New data from two experiments — one in space, one on a balloon floating above Antarctica — hint at a tantalizing detection of dark matter, the mysterious stuff comprising 85% of the universe's matter. The evidence is a reported excess of high-energy electrons and their antimatter counterparts, positrons, which could be created as dark matter particles annihilate or decay.

The signal from Fermi, the orbiting gamma-ray telescope, is subtle, whereas that claimed by the balloon-borne Advanced Thin Ionization Calorimeter (ATIC) is much more pronounced. The differences are puzzling, but the findings — according to some — could herald the birth of a new age of dark matter exploration.

Fermi's true insight into dark matter may come from its gamma ray studies. Credit: NASA

"We may very well be seeing the beginning of the discovery era," says Dan Hooper, a theorist at Fermi National Accelerator Laboratory in Batavia, Illinois, who is not affiliated with either of the experiments.

Peter Michelson, principal investigator for the instrument on Fermi that made the detection, cautions that his group is not yet claiming to have found a smoking gun for dark matter. The signal could also come from more mundane sources nearby, such as pulsars, the spinning remnants of supernovae. "But if it isn't pulsars, it is some new physics," says Michelson, of Stanford University in California.

The Fermi results were presented at a meeting of the American Physical Society in Denver, Colorado, on 2 May, and published this week in Physical Review Letters.1

The ATIC results, published in Nature in November2, are more provocative. They show a specific spike in the energy of excess electrons between 300 and 800 gigaelectronvolts (GeV), a peak that could point to the mass of any associated dark matter particle. At first, the Fermi and ATIC results would seem incompatible, because Fermi doesn't see that same sharp increase in the 300 to 800 GeV range. With the Fermi data, "this [ATIC result] now seems unreasonable," says Mark Pearce of the Swedish Royal Institute of Technology and a team member on a related experiment, PAMELA (Payload for Antimatter Matter Exploration and Light-nuclei Astrophysics).

But ATIC isn't backing down from its claims. The work published in November was based on two balloon flights. On 4 May, T. Gregory Guzik, of Louisiana State University in Baton Rouge, presented preliminary results from a third flight in December 2007, made with a better detector. The sharp peak was still there. He is not, in any event, sure that the two results really are incompatible; ATIC has more certainty in knowing the energy of its electrons in its sharp peak, while Fermi has trapped far more of them in building its subtle bump. "My suspicion is that we might come down and Fermi might go up," says Guzik.

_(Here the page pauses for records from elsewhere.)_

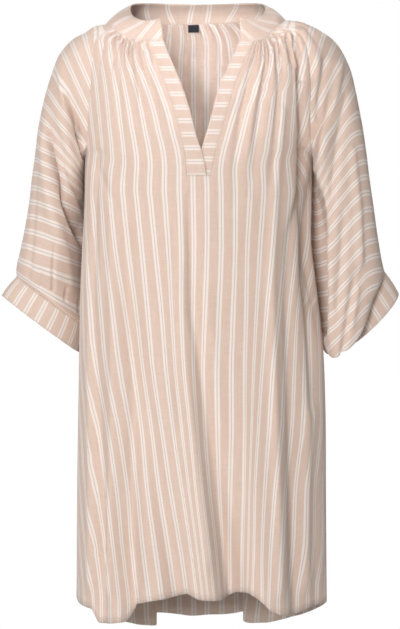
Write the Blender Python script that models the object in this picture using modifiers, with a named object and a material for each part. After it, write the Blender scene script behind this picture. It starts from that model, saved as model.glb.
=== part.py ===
"""Tunic top: two body panels, raglan balloon sleeves, cuffs, stand collar, placket bands, neck label.

Units are metres, +Z is up and the front faces -Y. The origin lies midway between the shoulders,
level with the front neck seam; "left" is the -X side. Every panel is a loft through station
curves: the curves follow the seams, and the wall is given its thickness by a Solidify modifier.
"""

import math
from collections import namedtuple

import bmesh
import bpy
import numpy as np

# Cloth and seams
WALL = 0.0012               # thickness of the cloth
SIDE_SET_BACK = 0.00015     # distance of a panel's edge from the seam line, where the cloth runs on
SEAM_SET_BACK = 0.00040     # the same along the neck seam
RAGLAN_SET_BACK = 0.00085   # the same along the raglan seams, where the cloth turns
FOLD_SET_BACK = 0.00150     # the same at the underarm, where it turns squarely
CUFF_SET_BACK = 0.00070     # the same at the cuff seams
SAMPLES = 49                # points that describe a station curve, or one quarter of an arm ring

# Neck seam, a rounded oval seen from above
NECK_CENTRE_X = -0.007
NECK_HALF_WIDTH = 0.134
NECK_FRONT = 0.105
NECK_BACK = 0.088
NECK_ROUNDNESS = 2.4
NECK_LEAN = 0.003           # how much the right side of the neck seam sits above the middle
NECK_LEAN_START = (-0.07, -0.02)    # depths between which this lean comes in
NECK_JUNCTION_FRONT = 63.0  # degrees from the front centre to the front raglan seam
NECK_SHOULDER = 88.0
NECK_JUNCTION_BACK = 118.0

NeckRow = namedtuple("NeckRow", "depth height")
NECK_PROFILE = [
    NeckRow(-0.1050, -0.0140),
    NeckRow(-0.0966, -0.0145),
    NeckRow(-0.0903, -0.0130),
    NeckRow(-0.0797, -0.0073),
    NeckRow(-0.0673, 0.0027),
    NeckRow(-0.0540, 0.0140),
    NeckRow(-0.0250, 0.0225),
    NeckRow(0.0000, 0.0265),
    NeckRow(0.0500, 0.0330),
    NeckRow(0.0880, 0.0358),
]

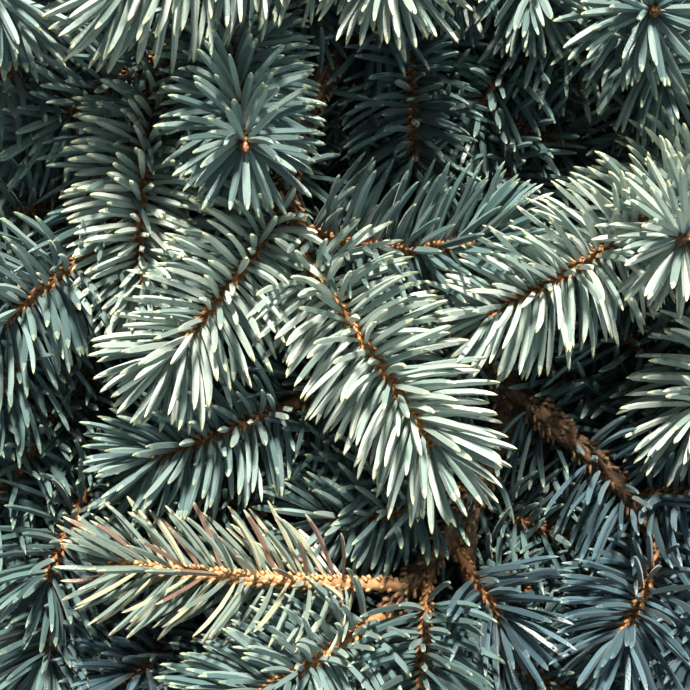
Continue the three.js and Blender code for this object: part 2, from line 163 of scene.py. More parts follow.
# Name, limb, share of its length, tip of the leading twig, arch, bow, tint.
SHOWN_SPRAYS = (
    ("centre_leader", "centre_limb", 1, (18, -21, 66), 7, 1, Tint.GREY_GREEN),
    ("centre_left", "centre_limb", 0.8, (-36, -3, 60), 7, 3, Tint.GREY_GREEN),
    ("centre_right", "centre_limb", 0.9, (30, 22, 54), 4, -7, Tint.DEEP_BLUE),
    ("left_leader", "left_high_limb", 1, (-80, -2, 54), 7, 2, Tint.BLUE_GREEN),
    ("left_short", "left_high_limb", 0.72, (-42, 11, 54), 3, -4, Tint.GREY_GREEN),
    ("left_rosette", "left_high_limb", 0.52, (-19, 38, 74), -8, 0, Tint.BLUE_GREEN),
    ("left_outer", "left_high_limb", 0.64, (-73, 42, 40), 4, 0, Tint.BLUE_GREEN),
    ("top_left", "top_limb", 1, (-43, 67, 77), 5, -3, Tint.GREY_GREEN),
    ("top_right", "top_limb", 0.8, (9, 70, 80), -3, 0, Tint.GREY_GREEN),
    ("top_mid", "right_high_limb", 0.2, (40, 73, 54), 4, 0, Tint.BLUE_GREEN),
    ("corner_rosette", "left_top_limb", 0.95, (-66, 66, 80), -5, 0, Tint.BLUE_GREEN),
    ("right_corner", "right_high_limb", 0.52, (59, 64, 72), -4, 0, Tint.BLUE_GREEN),
    ("right_leader", "right_high_limb", 0.93, (28, 6, 60), 8, 6, Tint.GREY_GREEN),
    ("right_rosette", "right_high_limb", 1, (64, 20, 74), -6, 0, Tint.GREY_GREEN),
    ("right_side", "right_mid_limb", 0.5, (71, -15, 58), 4, 0, Tint.GREY_GREEN),
    ("mid_left", "left_mid_limb", 1, (-41, -24, 50), 4, 0, Tint.BLUE_GREEN),
    ("low_inner", "low_limb", 0.36, (-6, -37, 45), 2, 5, Tint.BLUE_GREEN),
    ("low_right", "low_limb", 0.64, (33, -58, 52), 3, 0, Tint.BLUE),
    ("low_leader", "low_limb", 0.87, (-46, -44, 60), 10, -9, Tint.STRAW),
    ("low_left", "low_limb", 1, (-24, -73, 60), 11, 0, Tint.BLUE_GREEN),
    ("low_front", "low_limb", 0.75, (14, -90, 57), 10, -1, Tint.DEEP_BLUE),
    ("right_low_leader", "right_low_limb", 1, (67, -43, 47), 2, 4, Tint.BLUE),
    ("deep_centre", "main_limb", 0.36, (15, 38, 43), 4, 0, Tint.DEEP_BLUE),
    ("deep_right", "main_limb", 0.55, (54, 44, 34), 2, 0, Tint.DEEP_BLUE),
    ("right_mid_leader", "right_mid_limb", 1, (74, -64, 50), 4, 0, Tint.BLUE),
    ("front_right", "tip_limb", 0.55, (56, -78, 46), 3, 0, Tint.DEEP_BLUE),
    ("left_low_leader", "left_low_limb", 1, (-65, -69, 44), 3, 0, Tint.DEEP_BLUE),
    ("left_low_side", "left_low_limb", 0.6, (-80, -40, 42), 4, 0, Tint.DEEP_BLUE),
    ("low_left_under", "under_low_limb", 1, (-47, -72, 44), 3, 0, Tint.BLUE),
)

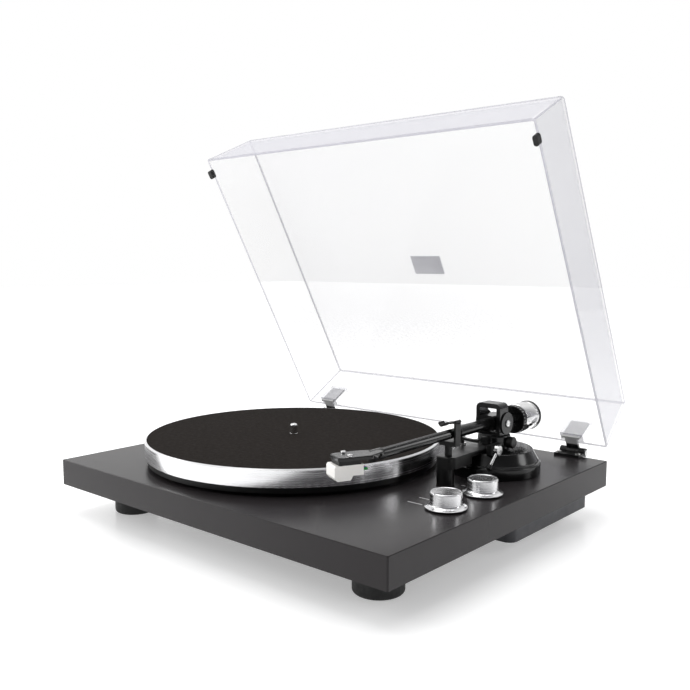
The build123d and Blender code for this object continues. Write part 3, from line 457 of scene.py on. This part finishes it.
@dataclass(frozen=True)
class TwoTone:
    """A moulding whose foot is dark and whose upper part is pale, with a soft change between."""

    name: str
    foot: float
    top: float
    change: float
    softness: float = 0.5 * MM

    def make(self) -> bpy.types.Material:
        """Build the material."""
        graph = Graph(self.name)
        height = graph.node("ShaderNodeSeparateXYZ")
        graph.join(graph.place(), height.inputs[0])
        blend = graph.node("ShaderNodeMapRange", clamp=True)
        blend.inputs["From Min"].default_value = self.change - self.softness
        blend.inputs["From Max"].default_value = self.change + self.softness
        graph.join(height.outputs["Z"], blend.inputs["Value"])
        speckle = graph.noise(400.0, 4.0)
        shades = graph.node("ShaderNodeMath", operation="MULTIPLY_ADD")
        graph.join(blend.outputs["Result"], shades.inputs[0])
        shades.inputs[1].default_value = self.top - self.foot
        graph.join(graph.spread(speckle, self.foot * 0.8, self.foot * 1.2), shades.inputs[2])
        graph.join(shades.outputs["Value"], graph.shader.inputs["Base Color"])
        graph.join(graph.spread(speckle, 0.25, 0.4), graph.shader.inputs["Roughness"])
        graph.bump(graph.noise(1500.0), 0.00003)
        return graph.material


@dataclass(frozen=True)
class Print:
    """Screen-printed ink with slightly uneven cover."""

    name: str
    tone: float

    def make(self) -> bpy.types.Material:
        """Build the material."""
        graph = Graph(self.name)
        graph.tint(graph.noise(2200.0, 4.0), shade(self.tone * 0.8), shade(self.tone))
        graph.join(graph.spread(graph.noise(700.0), 0.4, 0.6), graph.shader.inputs["Roughness"])
        return graph.material


# ---------------------------------------------------------------------------------------------
# Bench tools
# ---------------------------------------------------------------------------------------------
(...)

The third experiment, PAMELA, seems more consistent with the Fermi results so far. It has spotted a rise in the fraction of positrons, which being more rare could be a clearer signal for dark matter.3 But PAMELA has only reported data up to energies of 100 GeV, not as high as Fermi or ATIC.

The effect of gamma rays

All of the experiments so far have probed dark matter only indirectly. And the signal can be blurry and smeared, since electrons whizzing through space lose energy as they are whipped around by galactic magnetic fields.

One way around that problem would be to study gamma rays, which are also produced in many dark matter annihiliation and decay scenarios but are immune to magnetic fields. So many think that Fermi scientists, who made their first dark matter claims based on electron data, will actually do the definitive work with its gamma-ray detectors, which could not only determine the mass of dark matter particles more precisely, but also determine where the signal is coming from in space.

The strongest gamma-ray signal is expected at the centre of the Milky Way, but that is also where separating the signal from confounding sources will be the most difficult. Fermi is also looking for clumps of dark matter hovering near the plane of the Milky Way – where researchers on 3 May reported tantalizing evidence of a 'hotspot' of gamma rays, which is likely to disappear with further scrutiny but hints at the gamma-ray findings to come. And finally, Fermi may also turn its eyes to the galactic poles and stare off into extragalactic space, where it may find evidence for a faint web of dark matter. This could be the most important in constraining the cosmological models that predict the growth of structure in the universe — how galaxies coalesced around initial dark matter seeds.

But all of that will require at least a year's harvest of Fermi data. And for now, the electron data seems to be nourishing the community just fine. By Monday, theorists had already readjusted their dark-matter models to be consistent with the new results from Fermi. For many years, models commonly predicted that the energy of dark matter particles centered around 100 GeV. But the new data — especially Fermi's — are favouring models that would produce particles at least an order of magnitude heavier, on the scale of teraelectronvolts.

That not only means that Fermi, with its ability to probe in that energy range, will be crucial in nailing down dark matter, but it also has implications for particle colliders such as the Large Hadron Collider in Geneva, Switzerland. Many at the LHC were hoping to generate a few particles in their collisions. But the higher the mass, the harder it will be for the LHC to see them.

If the current Fermi results stand up, says Hooper, "whatever is behind dark matter will be very hard for the LHC to see."